Part of the fortune came from Nadine Limited – a company based in the British Virgin Islands, with an account at the Chartered Bank in the name of Prado, according to documents consulted by this newspaper. This account supposedly collected donations from unidentified people who supported Juan Carlos I between the 1950s and 1970s.  But the bulk of the funds is a donation in 1999 of $9 million, deposited by Simeon Saxe-Coburg-Ghota – known as Simeon of Bulgaria – from investment accounts at J.P. Morgan Switzerland. The purpose of both trusts was to support then-King Juan Carlos I if he were to be deposed by a coup, according to the trust’s administrator, John Ruddy.
In 2003 – almost 10 years after Juan Carlos I was listed as the sole beneficiary of that fortune – Romero Maura met with him and explained that the purpose of the Tartessos and Hereu trusts was no longer necessary, as the political situation in Spain had stabilized. However, he warned, if the public learned of the trusts’ existence, “it would be embarrassing for the monarchy.”
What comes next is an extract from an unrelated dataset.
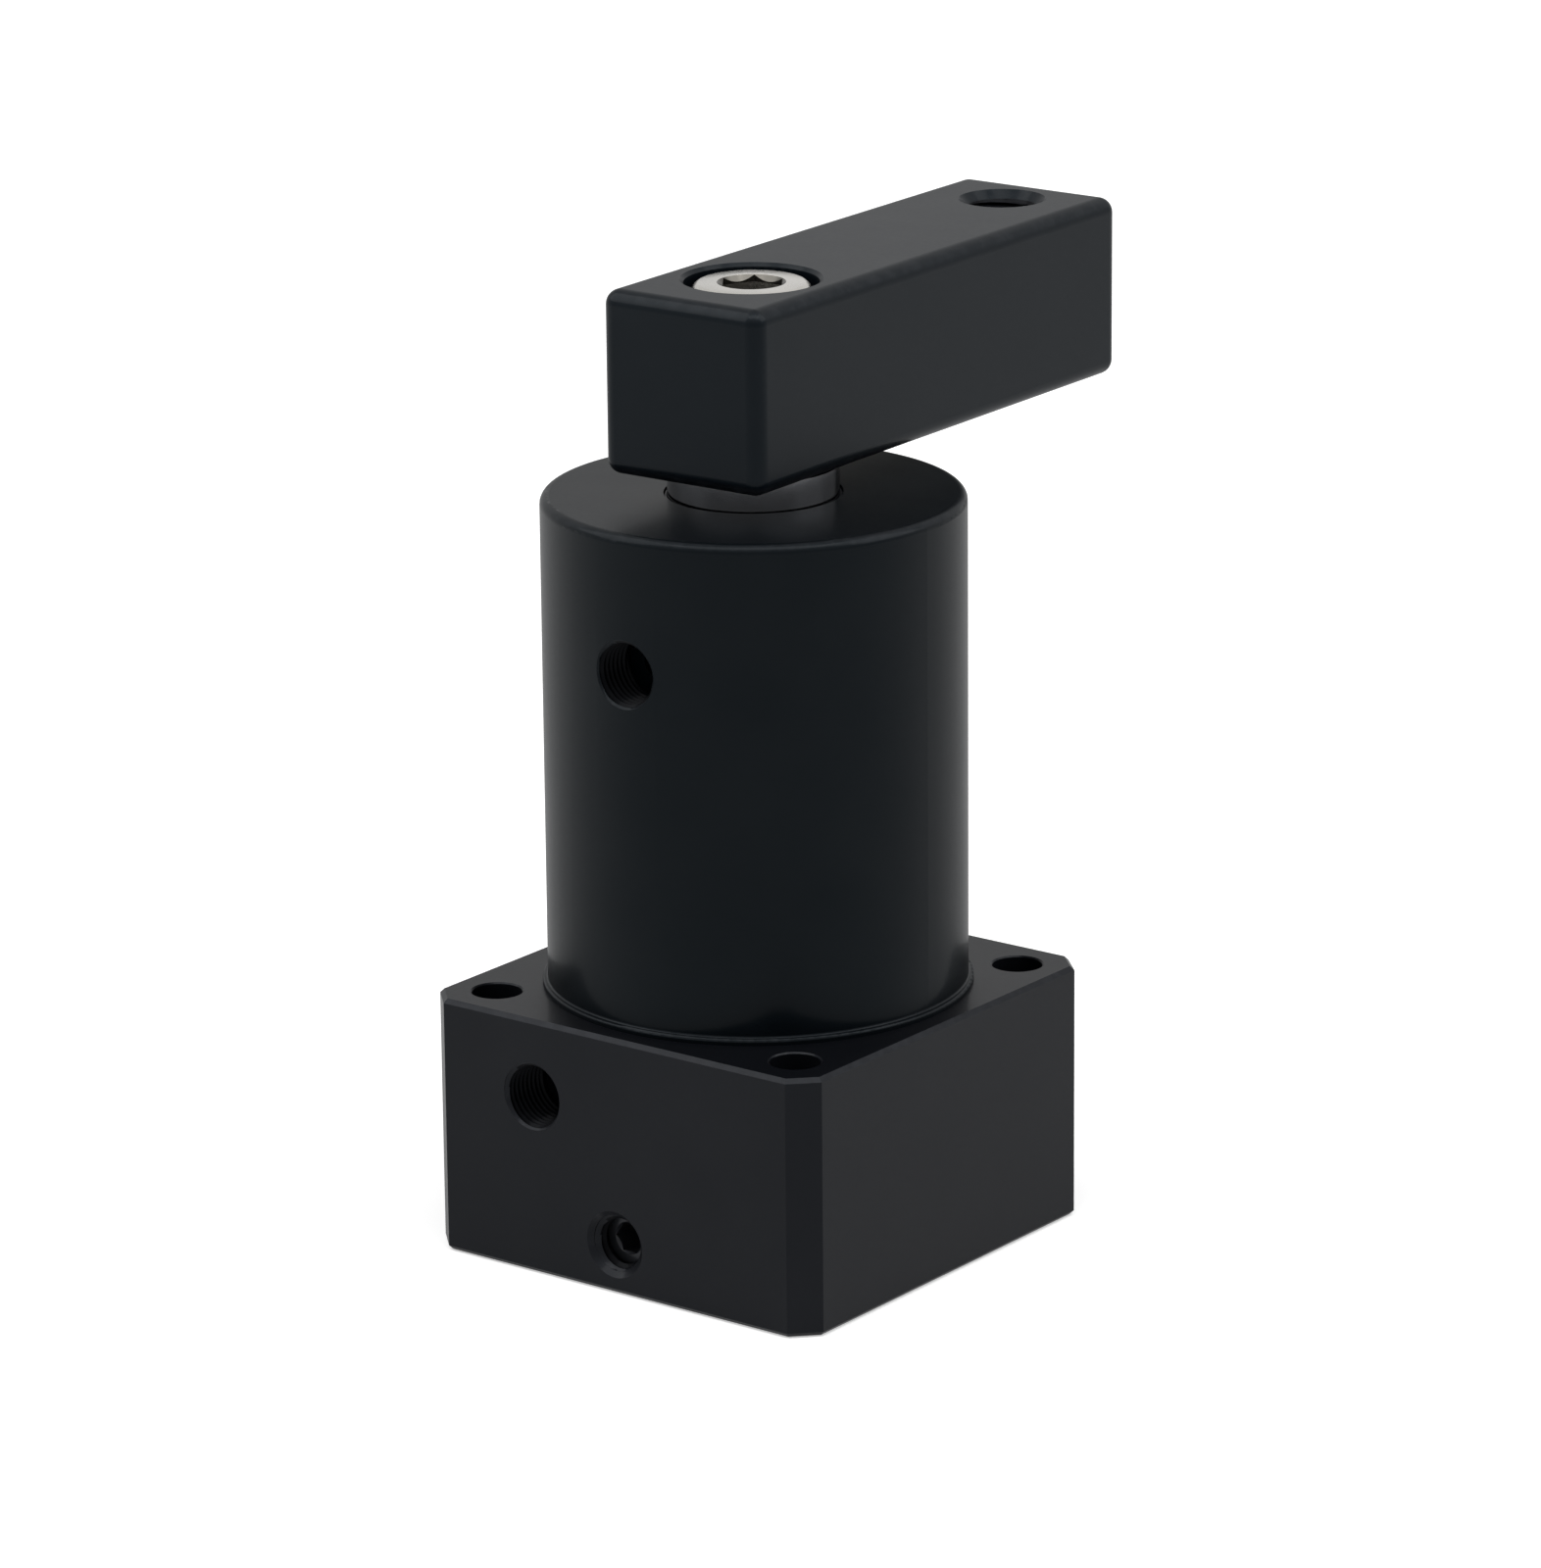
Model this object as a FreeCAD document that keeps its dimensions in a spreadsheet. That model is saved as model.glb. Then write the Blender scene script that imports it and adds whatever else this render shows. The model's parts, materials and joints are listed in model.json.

According to what Romero Mauro told the managers of the new trust, Juan Carlos I gave him all his funds “[because of] their long-standing friendship and the services provided by his family to the monarchy for generations.” He also authorized him to use it as he wished, “including giving it to other people who may need it, in the same circumstances that King Juan Carlos I himself [experienced] in the past.”
Along with various charitable associations, Romero Maura also included his wife, Gudrun Lawetz – now deceased – as a beneficiary. And, in 2017, he added the British Refugee Council to the list. Since then, the latter figures as the sole beneficiary, after the recent death of the historian.
Since 2005, the historian communicated to the trust’s administrators his desire that, after he and his wife passed away, the fortune be used for charitable purposes and social care, especially for children.